Interessante essa história. Não conhecia.
Leo, o dia de São João Marcos é o mesmo de Cosme e Damião, 27 de setembro. Até uns 10 anos atrás, não sei se ainda fazem isso, os sobreviventes e seus filhos iam ao lugar onde ficava a cidade e faziam piquenique. Um reporter de algum jornal da região (Piraí, Rio Claro, sei lá) perguntou por que eles estavam lá e alguém respondeu: "Hoje a gente veio almoçar em casa".
Estou no ultimo ano do curso de História, e minha monografia ´é sobre o desaparecimento de São joão Marcos, e a posição na época entre Light e os governos Estadual e Federal, e uma das minhas referências Bibliograficas e a Senhora Dilma Andrade , ela é simplesmente expert sobre SJM,
Olá, estou no ultimo ano do curso de Historia e minha monografia é sobre a destruição de São João Marcos, dessa forma gostaria de saber de José Sérgio Rocha onde posso conseguir essas informaçoes tão importantes ditas por vc, gostaria de saber o que vc sabe sobre Luis Ascendino Dantas, o lider da resistencia contra a destruição e onde posso encontrar os livros de sua autoria, onde ele relata a historia de São João MARCOS. hÁ DE SE RESSALTAR tbm, não sei se vcs já saberm, mas a Light esta fazendo um parque das ruinas no local, como se fosse um cala a boca definitivo para os remanescentes e seus familiares das cidades vizinhas.

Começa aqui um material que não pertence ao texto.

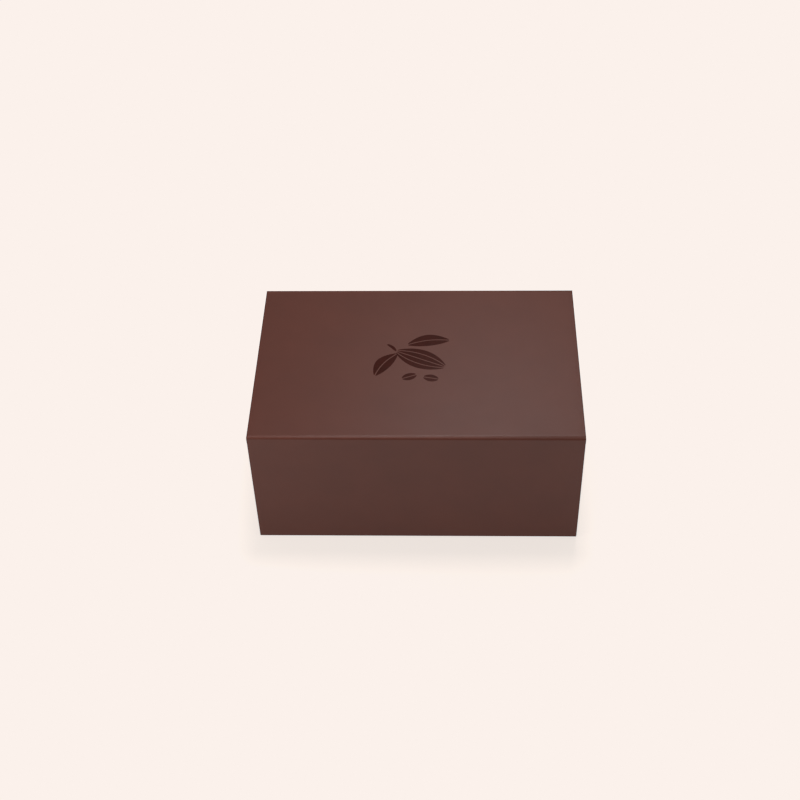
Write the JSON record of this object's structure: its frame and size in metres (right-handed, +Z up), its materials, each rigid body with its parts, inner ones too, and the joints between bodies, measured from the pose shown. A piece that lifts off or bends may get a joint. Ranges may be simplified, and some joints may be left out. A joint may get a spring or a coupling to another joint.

FOI UMA PERDA MUITO GRANDE PARA A CULTURA E PROGRESSO DESSE PAÍS,SJM,
E MUNICIPIO DE RIO CLARO PAROU NO TEMPO...QUE PENA, CIDADE ONDE NASCEU
FAGUNDES VARELLA, SJM CIDADE ONDE NASCEU PEREIRA PASSOS E OUTRA PESSOAS ILUSTRES, COMO :BOIADEIRO, FAZENDEIROS,SENHOURAS SIMPLES SEM NOME IMPORTANTE, MAS QUE DE FATO CONTRIBUIU, MUITO PARA AQUELA IMPORTANTE CIDADE , ONDE ESCOAVA TODA SUA PRODUÇÃO PELO PORTO DE MANGARATIBA-RJ.HOJE EXISTE NO LOCAL UM SITIO ARQUEOLOGICO, VALE A PENA CONHECER E SE EMOCIONAR DESSA HITORIA VIVA QUE NOS FOI ARRANACADA PELOS INTERESSE INTERNACIONAIS.